Local LLMs On Apple Silicon
Unleashing the power of Unified Memory Architecture
Introduction
Large Language Models (LLMs) are no longer just a buzzword. They’ve transformed the way we think about AI, making waves across various industries. While many initially associated LLMs with renowned models like ChatGPT or OpenAI’s GPT variants, the landscape has evolved. The open-source community has stepped up, with Meta’s Llama model leading the charge. However, the restrictive license of the initial Llama model limited its potential. Recognizing this, Meta released Llama 2 with a more permissive license, paving the way for broader applications. If you’re keen to dive into the world of LLMs, there’s no better time than now. This article will guide you through setting up local LLMs.
The Machine
When it comes to running Large Language Models (LLMs) locally, not all machines are created equal. The efficiency and speed at which these models operate are largely determined by two pivotal factors: memory capacity and raw processing power. Unlike traditional setups where the CPU and GPU have separate memory pools, M1 and M2 machines share a common memory space. As Andrej Karpathy aptly puts it, “(Apple Mac Studio) M2 Ultra is the smallest, prettiest, out of the box easiest, most powerful personal LLM node today.” If you’re considering investing in a new machine for LLM-based development, the Mac Studio should be at the top of your list.
Local LLM Server Setup
The most efficient way to run open-source models locally is via the llama.cpp project by Georgi Gerganov.

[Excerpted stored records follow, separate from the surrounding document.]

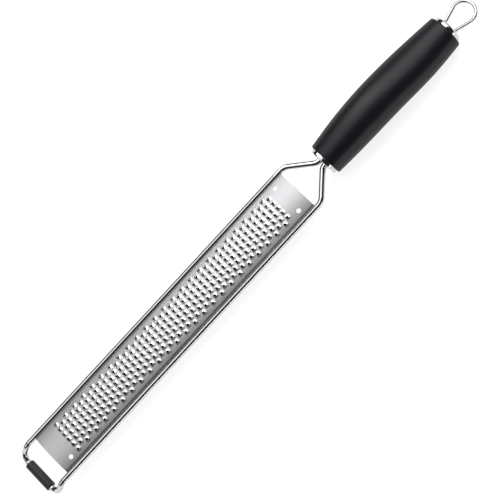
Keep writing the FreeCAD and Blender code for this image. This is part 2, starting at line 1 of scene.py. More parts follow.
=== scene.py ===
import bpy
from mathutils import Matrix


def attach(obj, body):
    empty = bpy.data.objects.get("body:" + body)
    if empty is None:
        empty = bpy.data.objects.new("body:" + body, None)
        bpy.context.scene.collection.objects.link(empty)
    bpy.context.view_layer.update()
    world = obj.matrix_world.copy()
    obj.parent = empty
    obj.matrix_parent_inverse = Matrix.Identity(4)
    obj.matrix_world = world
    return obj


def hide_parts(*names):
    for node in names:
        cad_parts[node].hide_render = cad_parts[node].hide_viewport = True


bl_info = {
    "name": "Fine hand grater",
    "version": (1, 0, 0),
    "blender": (4, 5, 0),
    "location": "3D View > Sidebar > Grater",
    "description": "Surfaces, finishes, light and camera for a long fine hand grater",
    "category": "Object",
}

import bmesh
import bpy
import numpy as np
from mathutils import Matrix, Vector

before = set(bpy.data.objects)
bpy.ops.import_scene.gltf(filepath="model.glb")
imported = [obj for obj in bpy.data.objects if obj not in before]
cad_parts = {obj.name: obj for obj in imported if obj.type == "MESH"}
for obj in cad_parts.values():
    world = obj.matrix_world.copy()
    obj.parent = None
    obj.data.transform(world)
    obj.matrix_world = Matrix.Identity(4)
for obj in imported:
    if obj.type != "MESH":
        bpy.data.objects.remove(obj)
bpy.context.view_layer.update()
MM = 0.001
HAIR = 0.01 * MM  # taken off round surfaces, so that they stay inside the solid model's facets
FIT = 0.05 * MM  # clearance all round between pieces that are fixed together
SAME_POINT = 0.002 * MM  # points nearer than this are one point
SECTIONS = 5  # sections that give the handle its form
DISC_RINGS = 3  # rings of points that close a wire's or the handle's end
MAP_RADIUS = 10 * MM  # radius at which a turned piece's map has its true size


def make_piece(name, points, faces, uv, material, sharp=40.0, values=None):
    """A piece at the origin from point and face arrays, smooth up to the sharp angle.

    Points that fall together, as at a seam or a pole, are joined, while the map keeps its own
    value at each face's corner. Further values are named numbers, one for each point.
    """
    mesh = bpy.data.meshes.new(name)
    mesh.from_pydata(points, [], faces)
    layer = mesh.uv_layers.new(name="UVMap")
    corners = np.empty(len(mesh.loops), dtype=np.int32)
    mesh.loops.foreach_get("vertex_index", corners)
    layer.data.foreach_set("uv", uv[corners].astype(np.float32).ravel())
    for key, numbers in (values or {}).items():
        item = mesh.attributes.new(key, "FLOAT", "POINT")
        item.data.foreach_set("value", numbers.astype(np.float32))
    shell = bmesh.new()
    shell.from_mesh(mesh)
    bmesh.ops.remove_doubles(shell, verts=shell.verts, dist=SAME_POINT)
    shell.to_mesh(mesh)
    shell.free()
    mesh.polygons.foreach_set("use_smooth", np.ones(len(mesh.polygons), dtype=bool))
    mesh.set_sharp_from_angle(angle=np.radians(sharp))
    sides = np.empty(len(mesh.loops), dtype=np.int32)
    mesh.loops.foreach_get("edge_index", sides)
    crisp = np.empty(len(mesh.edges), dtype=bool)
    mesh.edges.foreach_get("use_edge_sharp", crisp)
    crisp |= np.bincount(sides, minlength=len(mesh.edges)) == 1
    mesh.edges.foreach_set("use_edge_sharp", crisp)
    mesh.materials.append(material)
    piece = bpy.data.objects.new(name, mesh)
    bpy.context.scene.collection.objects.link(piece)
    return piece


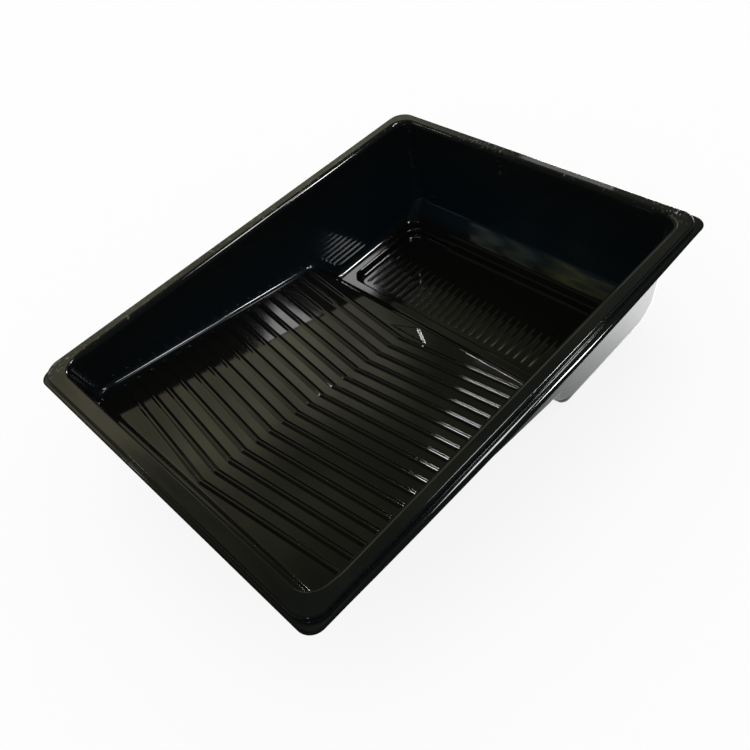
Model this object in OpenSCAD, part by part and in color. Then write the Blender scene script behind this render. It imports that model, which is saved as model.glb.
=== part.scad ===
// Paint roller tray: one sheet of thermoformed black plastic.
// A long ramp with chevron ribs runs down into a deep paint well with a ribbed floor.
// +X to the right, +Y from the shallow end (front) to the well end (back), +Z up.
// Origin: centre of the rim's length and width, on the underside of the well floor.

/* [Rim] */
// Width over the flat of the rim
rim_width = 280; // [262:1:310]
// Length over the flat of the rim
rim_length = 371; // [350:1:400]
// Plan radius of the rim's outer corners
rim_radius = 14; // [8:1:24]
// Drop from the flat of the rim to the lip
skirt_height = 4.6; // [3:0.1:9]
// Width of the lip that turns out from the foot of the skirt
lip_width = 3.3; // [1.5:0.1:6]
// Plan radius of the lip's trimmed corners
lip_radius = 10; // [6:1:14]
// Sheet thickness
sheet = 1.2; // [0.9:0.1:2]

/* [Cavity] */
// Width of the mouth of the cavity
mouth_width = 258.4; // [240:0.2:259]
// Width of the flat of the rim at the shallow end
front_land = 11; // [9:0.5:14]
// Width of the flat of the rim at the well end
back_land = 9.8; // [8:0.2:14]
// Plan radius of the mouth's corners
mouth_radius = 12; // [8:1:20]
// Inward slope of the side walls, mm per mm of depth
side_draft = 0.095; // [0.05:0.005:0.12]
// Inward slope of the wall at the well end, mm per mm of depth
back_draft = 0.035; // [0.02:0.005:0.08]
// Inward slope of the wall at the shallow end, mm per mm of depth
front_draft = 0.24; // [0.1:0.01:0.3]

/* [Ramp] */
// Depth of the upper end of the ramp below the rim
ramp_top_depth = 33.3; // [26:0.1:40]
// Fall of the ramp towards the well, mm per mm of length
ramp_slope = 0.148; // [0.1:0.001:0.17]
// Position along the tray of the ramp's lower edge
ramp_end_y = 40.1; // [30:0.1:50]
// Number of chevron ribs
chevrons = 17; // [10:1:17]
// Distance between chevrons along the tray
chevron_pitch = 11.33; // [10:0.01:11.4]
// Position of the lowest chevron's point
chevron_last_y = 20.4; // [14:0.1:22]
// How far a chevron's arms sweep towards the well, mm per mm of width
chevron_sweep = 0.123; // [0.05:0.001:0.15]
// Distance from the centre to the ends of the arms
chevron_half_width = 113; // [90:1:114]
// Height of the ribs on the ramp
rib_height = 1.1; // [0.8:0.1:2]
// Width of the ribs on the ramp at their foot
rib_width = 4.4; // [3:0.1:5]

/* [Well] */
// Depth of the ledge around the well floor, below the rim
ledge_depth = 91.2; // [85:0.1:95]
// Depth of the well floor below the rim
floor_depth = 97.8; // [96:0.1:104]
// Width of the sloped band at the foot of the wall at the well end
back_band = 14; // [8:0.5:16]
// Width of the sloped band at the foot of the side walls
side_band = 4.5; // [3:0.5:6]
// Distance the step below the ramp reaches towards the well
step_run = 20; // [14:0.5:24]
// Width of the ledge at the sides
ledge_side = 9; // [6:0.5:12]
// Width of the ledge at the well end
ledge_back = 9.2; // [6:0.2:12]
// Width of the ledge below the ramp
ledge_front = 9.6; // [6:0.2:12]
// Plan radius of the well floor's corners
floor_radius = 10; // [6:1:14]
// Number of ribs on the well floor
floor_ribs = 28; // [12:2:28]
// Distance between the ribs on the well floor
floor_pitch = 7.26; // [6.5:0.01:7.4]
// Length of the ribs on the well floor
floor_rib_length = 48; // [30:1:52]
// Gap from the front of the well floor to the ribs
floor_rib_gap = 7; // [5:0.5:12]
// Height of the ribs on the well floor
floor_rib_height = 1; // [0.8:0.1:1.6]

/* [Hidden] */

top = floor_depth + sheet;                   // height of the rim's top face
root = sheet / 2;                            // how deep raised details start in the sheet
reach_x = 200;                               // half sizes of the trimming bodies,
reach_y = 250;                               // well outside the tray

// Walls of the cavity at a depth below the rim
function side_x(depth) = mouth_width / 2 - side_draft * depth;
function front_y(depth) = -rim_length / 2 + front_land + front_draft * depth;
function back_y(depth) = rim_length / 2 - back_land - back_draft * depth;

// Ramp and the step below it
ramp_start_y = front_y(ramp_top_depth);
ramp_angle = atan(ramp_slope);
function ramp_depth(y) = ramp_top_depth + ramp_slope * (y - ramp_start_y);
function ramp_z(y) = top - ramp_depth(y);
ramp_end_depth = ramp_depth(ramp_end_y);
step_slope = step_run / (ledge_depth - ramp_end_depth);   // mm of length per mm of depth
function step_y(depth) = ramp_end_y + (depth - ramp_end_depth) * step_slope;

// Depths where the sloped bands begin, and the outer edges of the ledge
back_band_depth = ledge_depth - back_band;
side_band_depth = ledge_depth - side_band;
ledge_x = side_x(side_band_depth) - side_band;
ledge_y0 = ramp_end_y + step_run;
ledge_y1 = back_y(back_band_depth) - back_band;

// Edges of the well floor
floor_x = ledge_x - ledge_side;
floor_y0 = ledge_y0 + ledge_front;
floor_y1 = ledge_y1 - ledge_back;

// Ribs are caps of round rods
function cap_radius(height, width) = (height * height + width * width / 4) / (2 * height);
rib_radius = cap_radius(rib_height, rib_width);
rib_taper = 3;                               // length of the tapered end of an arm
arm_overlap = 0.6;                           // how far an arm starts across the centre line
floor_rib_width = 3.4;
floor_rib_radius = cap_radius(floor_rib_height, floor_rib_width);
floor_rib_taper = 2.4;

// Raised triangle at the ramp's lower edge: [x, y] from the middle of that edge
pad_height = 0.8;
pad_outline = [[-17, -13.5], [20, -13.5], [3, -2.6]];

// Rounded rectangle from (x0, y0) to (x1, y1)
module rounded_rect(x0, x1, y0, y1, radius, fn = 48) {
    translate([x0 + radius, y0]) square([x1 - x0 - 2 * radius, y1 - y0]);
    translate([x0, y0 + radius]) square([x1 - x0, y1 - y0 - 2 * radius]);
    for (x = [x0 + radius, x1 - radius], y = [y0 + radius, y1 - radius])
        translate([x, y]) circle(r = radius, $fn = fn);
}

// Thin slice of a drafted body, its underside at a depth below the rim
module slice(depth, x, y0, y1, radius)
    translate([0, 0, top - depth]) linear_extrude(0.01)
        rounded_rect(-x, x, y0, y1, radius, 32);

// Slice that follows the walls of the cavity, grown outwards
module wall_slice(depth, radius, grow)
    slice(depth, side_x(depth) + grow, front_y(depth) - grow, back_y(depth) + grow, radius + grow);

// Region above the ramp's surface, lowered by grow along its normal
module above_ramp(grow = 0) {
    drop = grow / cos(ramp_angle);
    ceiling = top + 60;
    translate([-reach_x, 0, 0]) rotate([90, 0, 90]) linear_extrude(2 * reach_x)
        polygon([
            [-reach_y, ramp_z(-reach_y) - drop],
            [reach_y, ramp_z(reach_y) - drop],
            [reach_y, ceiling],
            [-reach_y, ceiling]
        ]);
}

// Space above the ramp, grown outwards
module ramp_space(grow = 0)
    intersection() {
        hull() {
            wall_slice(-6, mouth_radius, grow);
            wall_slice(ramp_end_depth + 3, mouth_radius - 3, grow);
        }
        above_ramp(grow);
    }

// Space of the well down to the ledge, grown outwards
module well_space(grow = 0) {
    upper_depth = 40;                        // above the ramp's lower edge
    bend = grow * 0.42;                      // shift of the bends between wall, band and ledge
    step_shift = grow * 1.24;                // shift of the sloping step along Y
    back_bend_y = back_y(back_band_depth);
    hull() {
        slice(upper_depth, side_x(upper_depth) + grow,
              step_y(upper_depth) - step_shift, back_y(upper_depth) + grow, 12 + grow);
        slice(back_band_depth + bend, side_x(back_band_depth) + grow,
              step_y(back_band_depth + bend) - step_shift, back_bend_y + grow, 10.5 + grow);
        slice(side_band_depth + bend, side_x(side_band_depth) + grow,
              step_y(side_band_depth + bend) - step_shift,
              back_bend_y - (side_band_depth - back_band_depth) + grow, 10 + grow);
        slice(ledge_depth + grow, ledge_x + bend,
              ledge_y0 - grow * 0.5, ledge_y1 + bend, 8 + grow);
    }
}

// Recess of the well floor inside the ledge, grown outwards
module floor_space(grow = 0) {
    overlap = 0.3;                           // reach up into the well space
    translate([0, 0, top - floor_depth - grow])
        linear_extrude(floor_depth - ledge_depth + grow + overlap)
            rounded_rect(-floor_x - grow, floor_x + grow, floor_y0 - grow, floor_y1 + grow,
                         floor_radius + grow);
}

// Outline of the rim moved inwards; a negative inset moves it outwards
module rim_outline(inset, radius)
    rounded_rect(-rim_width / 2 + inset, rim_width / 2 - inset,
                 -rim_length / 2 + inset, rim_length / 2 - inset, radius, 64);

// Flat of the rim, its skirt and the lip that turns out below it
module rim() {
    translate([0, 0, top - sheet]) linear_extrude(sheet)
        rim_outline(0, rim_radius);
    translate([0, 0, top - skirt_height - sheet]) {
        linear_extrude(skirt_height + sheet) difference() {
            rim_outline(0, rim_radius);
            rim_outline(sheet, rim_radius - sheet);
        }
        linear_extrude(sheet) difference() {
            rim_outline(-lip_width, lip_radius);
            rim_outline(sheet / 2, rim_radius - sheet / 2);
        }
    }
}

// Round rod along +X with a tapered end beyond its length
module rod(length, radius, taper)
    rotate([0, 90, 0]) {
        cylinder(r = radius, h = length, $fn = 32);
        translate([0, 0, length]) cylinder(r1 = radius, r2 = radius * 0.55, h = taper, $fn = 32);
    }

// Places children on the ramp's centre line at y, tilted with its surface
module on_ramp(y)
    translate([0, y, ramp_z(y)]) rotate([-ramp_angle, 0, 0]) children();

// Chevron ribs on the ramp: each has two arms that meet at the centre line
module ramp_ribs() {
    arm_angle = atan(chevron_sweep * cos(ramp_angle));
    arm_length = chevron_half_width / cos(arm_angle);
    intersection() {
        for (i = [0 : chevrons - 1])
            on_ramp(chevron_last_y - i * chevron_pitch)
                translate([0, 0, rib_height - rib_radius])
                    for (side = [0, 1])
                        mirror([side, 0, 0]) rotate([0, 0, arm_angle])
                            translate([-arm_overlap, 0, 0])
                                rod(arm_length + arm_overlap - rib_taper, rib_radius, rib_taper);
        above_ramp(root);
    }
}

// Plain raised triangle at the middle of the ramp's lower edge
module ramp_pad()
    on_ramp(ramp_end_y) translate([0, 0, -root])
        linear_extrude(root + pad_height) polygon(pad_outline);

// Straight ribs on the well floor, tapered at both ends
module floor_rib_set() {
    start_y = floor_y0 + floor_rib_gap + floor_rib_taper;
    axis_z = top - floor_depth + floor_rib_height - floor_rib_radius;
    intersection() {
        for (i = [0 : floor_ribs - 1])
            translate([(i - (floor_ribs - 1) / 2) * floor_pitch, start_y, axis_z])
                rotate([0, 0, 90]) {
                    rod(floor_rib_length - 2 * floor_rib_taper, floor_rib_radius, floor_rib_taper);
                    mirror([1, 0, 0]) rod(0.01, floor_rib_radius, floor_rib_taper);
                }
        translate([-150, 0, top - floor_depth - root]) cube([300, 200, 20]);
    }
}

module tray() color([0.07, 0.07, 0.065]) {
    difference() {
        union() {
            // Outside of the cavity, cut off level with the rim
            difference() {
                union() {
                    ramp_space(sheet);
                    well_space(sheet);
                }
                translate([-reach_x, -reach_y, top]) cube([2 * reach_x, 2 * reach_y, 80]);
            }
            floor_space(sheet);
            rim();
        }
        ramp_space();
        well_space();
        floor_space();
    }
    ramp_ribs();
    ramp_pad();
    floor_rib_set();
}

tray();
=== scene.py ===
# Black plastic tray formed from one sheet: a ribbed ramp falls from the front wall to a
# step, below which lies a deep well with a ledge and a recessed, ribbed floor. A flat rim
# with a short skirt and a trimmed lip runs round the mouth.
# +X is right, +Y back, +Z up. The tray stands on z = 0, its mouth up, centred near x = y = 0.
# The sheet is worked out in millimetres. A depth is measured down from the flat of the rim.
import bpy
import math
import numpy as np
from mathutils import Matrix, Vector


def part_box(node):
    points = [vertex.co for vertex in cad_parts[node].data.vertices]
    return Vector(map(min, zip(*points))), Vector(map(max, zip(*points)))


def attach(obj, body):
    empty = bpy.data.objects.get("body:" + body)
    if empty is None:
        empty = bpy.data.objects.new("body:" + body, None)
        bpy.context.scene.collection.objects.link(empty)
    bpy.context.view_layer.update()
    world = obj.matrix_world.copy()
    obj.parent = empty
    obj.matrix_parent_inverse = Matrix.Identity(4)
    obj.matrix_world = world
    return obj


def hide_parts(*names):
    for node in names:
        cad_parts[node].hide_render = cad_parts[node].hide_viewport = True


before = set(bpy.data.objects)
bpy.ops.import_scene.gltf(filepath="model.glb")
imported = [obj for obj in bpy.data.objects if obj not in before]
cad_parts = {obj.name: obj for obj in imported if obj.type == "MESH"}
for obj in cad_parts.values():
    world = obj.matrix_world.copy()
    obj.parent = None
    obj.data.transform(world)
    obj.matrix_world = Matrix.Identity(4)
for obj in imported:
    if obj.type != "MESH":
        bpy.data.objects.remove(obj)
scene = bpy.context.scene
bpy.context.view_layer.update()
_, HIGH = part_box("tray")

# ---------------------------------------------------------------- sizes, mm
# Names ending in _X are half widths, in _D depths and in _R radii.
TOP = HIGH[2] * 1000
SHEET = 1.2                       # thickness

# rim
LIP = 3.3                         # width of the lip
FLAT_X = HIGH[0] * 1000 - LIP     # edge of the flat
FLAT_Y = HIGH[1] * 1000 - LIP
FLAT_R, LIP_R = 14.0, 10.0        # plan radii of the flat's and the trimmed lip's corners
TRIM_X, TRIM_Y = 0.9, 0.6         # how far the trim cut sits off the middle
SKIRT = 4.6
EDGE_R, SKIRT_FOOT_R = 1.5, 0.5
LIP_EASE_W, LIP_EASE_H = 1.9, 1.0   # the lip's edge is eased over this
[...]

This C library is tailored to run Llama and other open-source models locally. Here's a quick rundown of its features:
- Pure C codebase
- Optimized for Apple Silicon
- No third-party dependencies
- Zero memory allocations during runtime
Steps to Setup llama.cpp:
- Clone the repository
git clone https://github.com/ggerganov/llama.cpp
cd llama.cpp
2. Compile llama.cpp by simply running following command in your terminal
make
You will see following output in the terminal window
3. Choose your model
Huggingface offers a plethora of open-source LLMs. I personally recommend TheBloke’s repository. For this guide, let’s use the Llama2 13B Orca 8K 3319 GGUF model. Depending on your RAM, choose the appropriate model.
For a 16GB RAM setup, the openassistant-llama2–13b-orca-8k-3319.Q5_K_M.gguf model is ideal. Once downloaded, move the model file to llama.cpp/models/
.
4. Run the Model Locally
Navigate to the llama.cpp
directory and execute:
./main -m models/openassistant-llama2-13b-orca-8k-3319.Q5_K_M.gguf -p "Capital of France is" -e -ngl 1 -t 10 -n 2 -c 4096 -s 8 --top_k 1
This should return ‘Capital of France is Paris.’, along with the performance data for the LLM inference.
For a deeper dive into the available arguments, run:
./main --help
5. Web server
Though running the LLM through CLI is quick way to test the model, it is less than ideal for developing applications on top of LLMs. To do this, we can leverage the llama.cpp web server. You can start the web server from llama.cpp directory by running
./server -m models/openassistant-llama2-13b-orca-8k-3319.Q5_K_M.gguf -c 4096
Running this will result in following output
You can access the UI by navigating to http://localhost:8080/. Alternatively, you can use the curl
command:
curl --request POST --url http://localhost:8080/completion --header "Content-Type: application/json" --data '{"prompt": "Capital of France is","n_predict": 2}'
Conclusion
With this setup, you’re now equipped to develop LLM applications locally, free from the constraints of external APIs. Dive in and explore the limitless possibilities that LLMs offer. Happy coding!